According to Frank Chodacki of IBM, Micro-segmentation is “Akin to having a physical switchport where every physical computer you plug in is firewalled off from every other port. So, you can configure exactly what type of traffic you want to transverse across your fabric.”

In addition to improving security, network virtualization can improve the speed and productivity of IT services. Companies that virtualize their networks can reduce their dependence on hardware. This provides opportunities to dramatically reduce expenses, as the types of hardware necessary to power traditional networks can be prohibitively expensive to maintain. Network virtualization can also increase the speed of application delivery, a keystone of all IT services. According to Gigamon, “Since network virtualization automates network configuration, (organizations) can instead cut application deployment time from weeks to minutes.”

Essentially, the increased capacity and sophistication of virtual networks allows them to provide more services than traditional networks, while also increasing speed and flexibility. For businesses, network virtualization can reduce operating costs, while increasing productivity.

Why is network virtualization important?

Beyond its potential to improve security, network virtualization represents an unprecedented business opportunity that could have a transformational impact on the global economy. Because commerce today is reliant on networks, the potential use cases of network virtualization are applicable to almost every sector of the economy. Companies involved in data, cybersecurity, telecommunications, banking, healthcare, and consumer technology all stand to benefit from more secure networks with lower latency and increased capacity.

If the global economy reaches a point where the majority of networks are virtualized, the process of virtualizing those networks will create many new jobs and result in historic sums of money being spent on virtualization services that are not well-known today. While Amazon and Microsoft are leading the pack for now, practically every major tech company is investing in virtualization.

A recent example of an emerging technology rapidly becoming a boon to the economy after years of relative obscurity is the cloud. According to Christopher Hooton, a leading researcher on the digital economy, “the cloud added approximately $214 billion to the U.S. GDP in 2017.” The study referenced by Dr. Hooten also credited the cloud with creating 2 million new jobs in the U.S. that year. Microsoft and Amazon Web Services (AWS), the companies that currently dominate the cloud have seen their early investments result in phenomenal returns. AWS now accounts for more than 50% of Amazon’s operating income. Since 2014, when Satya Nadella became CEO of Microsoft, their stock has more than quadrupled. Analysts frequently credit Microsoft’s resurgence to Nadella’s focus on the cloud.

How is Virtualization different from the Cloud?

Network virtualization and the cloud are not the same thing, but because they overlap heavily, companies that invest in one usually invest in both. According to Red Hat “virtualization is a technology that allows you to create multiple simulated environments or dedicated resources from a single, physical hardware system, and clouds are IT environments that abstract, pool, and share scalable resources across a network. To put it simply, virtualization is a technology, where cloud is an environment.”

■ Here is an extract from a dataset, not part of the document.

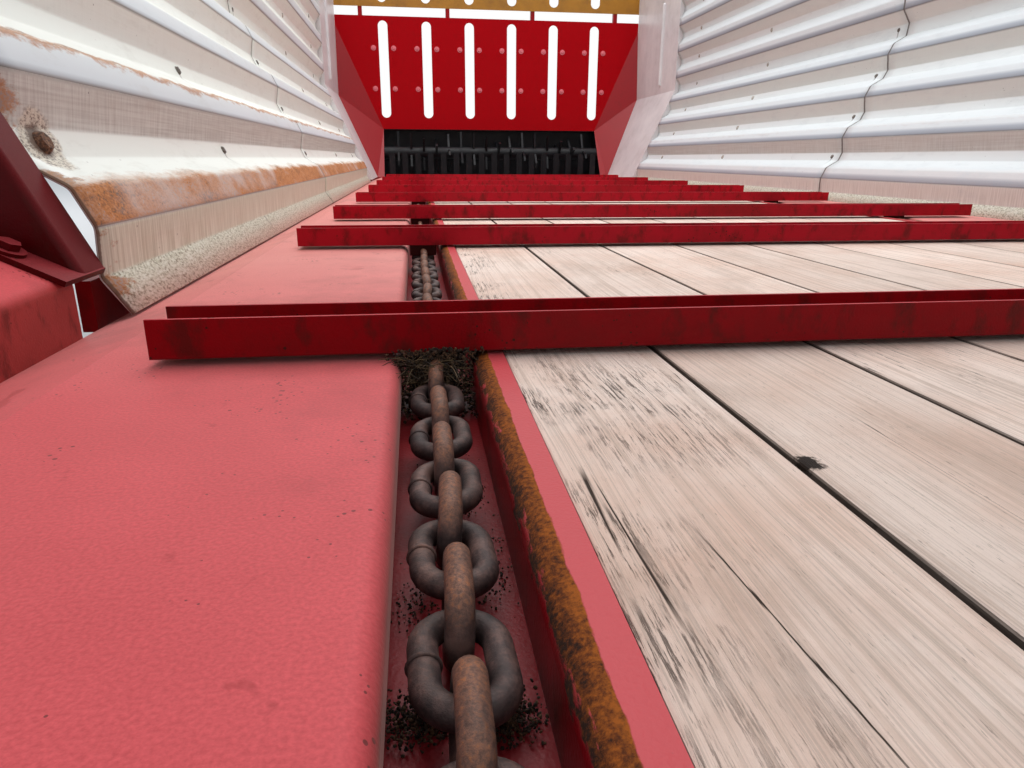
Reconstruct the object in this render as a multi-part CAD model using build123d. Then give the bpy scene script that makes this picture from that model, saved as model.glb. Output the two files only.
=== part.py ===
from build123d import *
import math
import os

os.makedirs("parts", exist_ok=True)

# Load bed of a loader wagon: a scraper floor between corrugated side walls,
# a slotted front wall over the feed mouth and a hooded tailgate, swung up.
# X is across, +Y is towards the front, Z is up. The origin lies on the ground
# plane, in the middle of the outline. A station is a distance from the rear end.

# Overall sizes and the frame under the floor, millimetres
BED_LENGTH = 5745
BED_WIDTH = 1738
FLOOR_Z = 225
SILL_HEIGHT = 100
SILL_WIDTH = 60
SILL_WALL = 6
CROSS_WIDTH = 60
CROSS_WALL = 5
CROSS_COUNT = 8
CROSS_FROM = 330
CROSS_TO_SHAFT = 213
PAD_FROM = 900
PAD_TO_END = 1445
PAD_SPACING_X = 28
PAD_SPACING_Y = 160
PAD_HOLE_R = 8.5
PAD_FROM_WEB = 4
FIT = 0.5

# Scraper chains and slats
CHAIN_INSET = 301
LINK_WIRE = 10
LINK_PITCH = 31
LINK_WIDTH = 34
LINKS_PER_SLAT = 20
EVEN_SLATS = 2
LINKS_EARLY = 4
SPROCKET_TEETH = 7
TOOTH_DEPTH = 15
SLAT_END_GAP = 41
SLAT_WIDTH = 46
SLAT_HEIGHT = 26.5
SLAT_WALL = 3
SLAT_LIFT = 5
FIRST_SLAT = 579
REAR_SHAFT_AT = 120
SHAFT_R = 17.5
SHAFT_TO_PLANKS = 60
SHAFT_TO_PLATE = 123
LEAST_PLATE = 78
STUB_OUT = 65
STUB_R = 15
SHAFT_END = 10
DISC_THICK = 4
DISC_GAP = 1
DRUM_GAP = 0.3
HUB_R = 40
BLOCK_HALF = 45
BLOCK_HALF_X = 24
BLOCK_RISE = 8
BLOCK_R = 36
UPRIGHT_FROM = 3
CLIP_HALF = 20
CLIP_GAP = 0.5

# Floor
FIRST_PLANK = 107.5
PLANK_WIDTH = 118
PLANK_GAP = 4
PLANK_TO_RAIL = 1
LEAST_PLANK = 20
FLOOR_FROM = 40
TROUGH_DROP = 34.5
TROUGH_WALL = 3
TROUGH_HALF = 26
TROUGH_TO_WHEEL = 6
RAIL_RISE = 2
PLANK_THICK = TROUGH_DROP + TROUGH_WALL
RAIL_FLANGE = 21.5
PANEL_THICK = 3
FOLD_INSET = 76
PANEL_FALL = 22
PANEL_FLANGE = 38
PANEL_HEM = 20
BEND_R = 10

# Side walls: a sloping lower part, a knee and an upright upper part
FOOT_INSET = 31
WALL_SLOPE = 0.46
KNEE_Z = 550
WALL_TOP_Z = 1500
SHEET_THICK = 3
WAVE_PITCH = 150
WAVE_DEPTH = 28
FIRST_CREASE = 75
WALL_FROM = 790
LIP_X = 10
LIP_Z = 13
HEM_X = 34
HEM_Z = 22
FOOT_RAIL_GAP = 11
FOOT_RAIL_THICK = 14
FOOT_RAIL_FROM_Z = -30
FOOT_RAIL_TO_Z = 19
FOOT_RAIL_SETBACK = 5
WALL_SEAM = 2550
SIDE_PANEL_LENGTH = 870
POST_SPACING = 1010
POST_DEPTH = 50
POST_WIDTH = 50
POST_PLAY = 0.4
POST_FOOT_Z = 20
POST_BEND_Z = 30
POST_KICK_Z = 60
POST_BEFORE_END = 300
END_POST_OFFSET = 10
TOP_RAIL_FROM_HINGE = 40
RAIL_HEIGHT = 60
RAIL_WALL = 4

# Rear corners: a box rail beside the floor, a leaning post and its foot plate
BOX_WIDTH = 100
BOX_DROP = 60
BOX_TOP = 30
BOX_SLOPE = 0.5
BOX_BEND_R = 12
REAR_POST_INSET = 12
REAR_POST_DEPTH = 77
REAR_POST_LENGTH = 44.5
REAR_POST_WEB = 4
REAR_POST_BEND_R = 7
FOOT_PLATE_THICK = 5
FOOT_PLATE_IN = 5
FOOT_PLATE_OUT = 34
FOOT_BOLT_X = 41
FOOT_BOLT_TO_POST = 19
WASHER_R = 14
WASHER_THICK = 3
BOLT_HEAD_R = 9
BOLT_HEAD_HIGH = 6
BOX_TO_POST = 8

# Front wall and feed mouth
WALL_TO_END = 125
FRONT_WALL_THICK = 4
FRAME_DEPTH = 60
TIE_WIDTH = 28
TIE_DEPTH = 30
TIE_LAP = 20
TOP_TUBE_HEIGHT = 45
WING_LENGTH = 246
MOUTH_INSET = 83
MOUTH_TOP_Z = 331
SLOT_COUNT = 6
SLOT_MARGIN = 26
SLOT_WIDTH = 66
SLOT_FROM_Z = 408
SLOT_TO_Z = 1045
RED_WALL_TOP_Z = 1074
CORNER_DROP = 60
KNEE_SETBACK = 60
UPPER_SLOT_FOOT = 28
UPPER_SLOT_HEAD = 50
UPPER_WALL_FROM_Z = 1132
FINGER_COUNT = 17
FINGER_MARGIN = 58
FINGER_WIDTH = 40
FINGER_THICK = 12
FINGER_FROM_LIP = 24
BEAM_WIDTH = 60
MOUTH_PLATE_THICK = 5
FINGER_TOP_Z = 165
ROTOR_BACK = 60
ROTOR_Z = 165
ROTOR_R = 150
ROTOR_TUBE_R = 45
ROTOR_SHAFT_R = 20
ROTOR_STUB = 110
ROTOR_STUB_R = 17.5
TINE_THICK = 14
TINE_ARMS = 3

# Tailgate, swung up; u is its depth behind the hinge, v its drop when shut
HINGE_AT = 650
HINGE_BELOW_TOP = 30
GATE_DEPTH = 665
GATE_DROP = 1430
GATE_TUBE = 40
HINGE_PIN_R = 10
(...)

How will network virtualization effect trade?

While network virtualization has implications for every sector of the economy, it could be especially impactful on trade, both foreign and domestic. The supply chains that enable globalized commerce depend on networks to remain operational. Virtualization of these networks has the potential to deliver the same benefits (increased security, speed, productivity, and flexibility) to global trade networks that it delivers to businesses.

The U.S. is currently the world’s leader in network virtualization. However, China is not far behind. While there is not an immediate risk of China leapfrogging the U.S. in network virtualization, such a situation would be problematic for world trade. The global deployment of 5G has been complicated by the myriad of controversies Huawei has been involved with regarding network security. If Huawei also ends up being a leader in virtualization, their relationship with the Chinese Communist Party would be sure to generate similar controversies.

If a Chinese company reaches a point where they can offer virtualization services on a scale comparable to Microsoft and AWS, they will likely sell those services at a discounted rate, similar to what Huawei does with network infrastructure. This could lead countries to purchase these services from Chinese companies that are required by law to undermine security if the Chinese Communist Party requests they do so. In countries that purchased these services from unreliable companies, such a situation would effectively erase the advances in network security that virtualization makes possible.

How does Virtualization relate to 5G?

5G is deployed over networks. Virtualized 5G networks will have reduced latency and increased capacity compared to traditional networks. To win market share, companies like AT&T and Sprint have invested heavily in virtualizing their networks prior to, or in conjunction with, 5G deployment. IoT and AI, other emerging technologies expected to fundamentally change the economy, are sometimes predicted to be dependent on the eventual virtualization of the world’s networks. Therefore, the companies that have invested in 5G see virtualization as a promising investment opportunity.